On Sunday I alluded to those men who have gone before me who have contributed, either directly or indirectly, to the man I have become. My maternal grandfather, Linzie “Sam” Butler, was one of those men.
He passed on very early in my life. In fact, I suddenly realize that when he passed, he was just about the same age I am now. And of all of his grandchildren, I have the singular distinction of having met him, having sat with him, having talked with him, having been blessed by him. He is who I measure myself against. And I always stop to ask myself, will I ever be as great a man as he?
It’s funny how a child’s perception works. When I was a child, I could have sworn that he was well over six feet tall. I could have sworn he was a giant. However, just last evening while I was going through some papers, I found that he was not much taller than I am now.

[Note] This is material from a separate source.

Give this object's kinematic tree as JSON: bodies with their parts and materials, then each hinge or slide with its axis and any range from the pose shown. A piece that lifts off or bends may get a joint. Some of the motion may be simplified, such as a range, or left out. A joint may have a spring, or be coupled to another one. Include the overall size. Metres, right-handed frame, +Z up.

But he worked hard, very hard all his life, much harder and under conditions that I could not imagine having to endure. Perhaps he worked so hard then so that I would not have to work so hard now.

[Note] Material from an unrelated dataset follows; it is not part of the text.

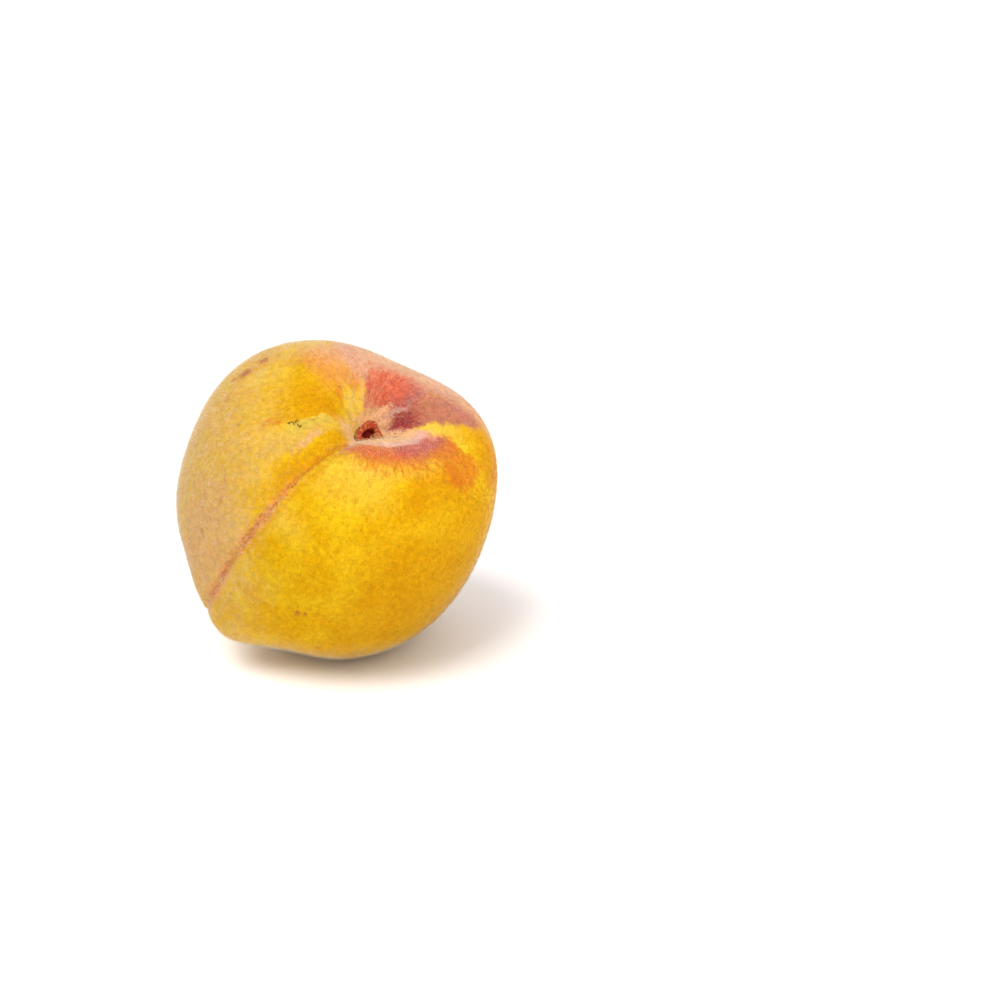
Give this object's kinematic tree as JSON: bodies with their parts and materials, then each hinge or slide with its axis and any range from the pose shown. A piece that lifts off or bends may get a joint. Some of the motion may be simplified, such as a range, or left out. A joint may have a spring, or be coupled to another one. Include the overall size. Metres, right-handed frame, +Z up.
{
  "type": "peach",
  "caption": "Whole ripe yellow peach with a downy blushed skin, a suture line and a torn stem remnant in its stem cavity, lying on one cheek.",
  "frame": {"origin": "middle of the fruit's outline, on the surface that it lies on", "axes": "+Z up; the stem end tips up and towards -Y; -Z out of the flat spot that it rests on"},
  "size_m": [0.074, 0.0756, 0.0741],
  "materials": {
    "skin": "matt, covered in short pale down",
    "stem": "dry, torn and fibrous"
  },
  "bodies": {
    "root": {"fruit": "skin", "stem_remnant": "stem"}
  },
  "joints": []
}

And with the little he had, he managed to do great things. He began as a sharecropper, but he managed to finally own his own farm, his own piece of land, his own home. He also managed to raise six children and see to it that all six went to college, and four even went on to receive advanced degrees.
How did he manage to do so much with so little, at least far less than I have right now?
Toward the end of his life, when his death was imminent, no one told me. Perhaps as a child, I would not have understood. Perhaps, I would not have believed it, or maybe I would have been overcome by just the thought. But I know now when the life began to leave him. I know now when the struggle became too great.
He was a man who was perpetually in motion. Very seldom did he just sit still. He slowed down only so I might catch up to him; he shortened his stride only so that I might keep up with him, so that I might walk at his side. But suddenly I would find him around the house, in the yard, just sitting, staring into space trying to catch his breath.
And I would playfully smile at him, and ask him, “Granddaddy, whatcha’ doin’?”
And he would smile back at me. I still remember that smile. He had one tooth missing right there in front. The gleam would momentarily return to his eye, and with what strength he had left, he would lift me unto his lap and hug me and say to me, “Nothing, son. Just sitting here for spell gathering my strength is all. Just sitting here gathering my strength.”
So, I may be tired, perhaps as tired as he was then. And sometimes I feel like just giving it up, throwing in the towel, just living quietly here with my wife and children and take life as it comes, as it’s given to me. But I feel I owe it to my grandfather to be that much better. I owe it to my grandfather to go just that much farther. I think I owe it to my grandfather to leave a proud legacy to my children just as he left to me so that they might pass that legacy to their children, so that they might pass to their children and so on.
So, at this very moment I am tired. Very tired. I wonder if my grandfather was ever this tired, as tired as I am now, or everyday of his life he may have been this tired, this beat.
But I am going to say to my children, to those that look up to me, those that depend on me, those looking to me for guidance and inspiration, just let me just sit here a spell and gather my strength. Just give me a moment to catch my breath, and shortly, I’ll be alright and prepared to move onward and upward with you walking beside me, matching me stride for stride.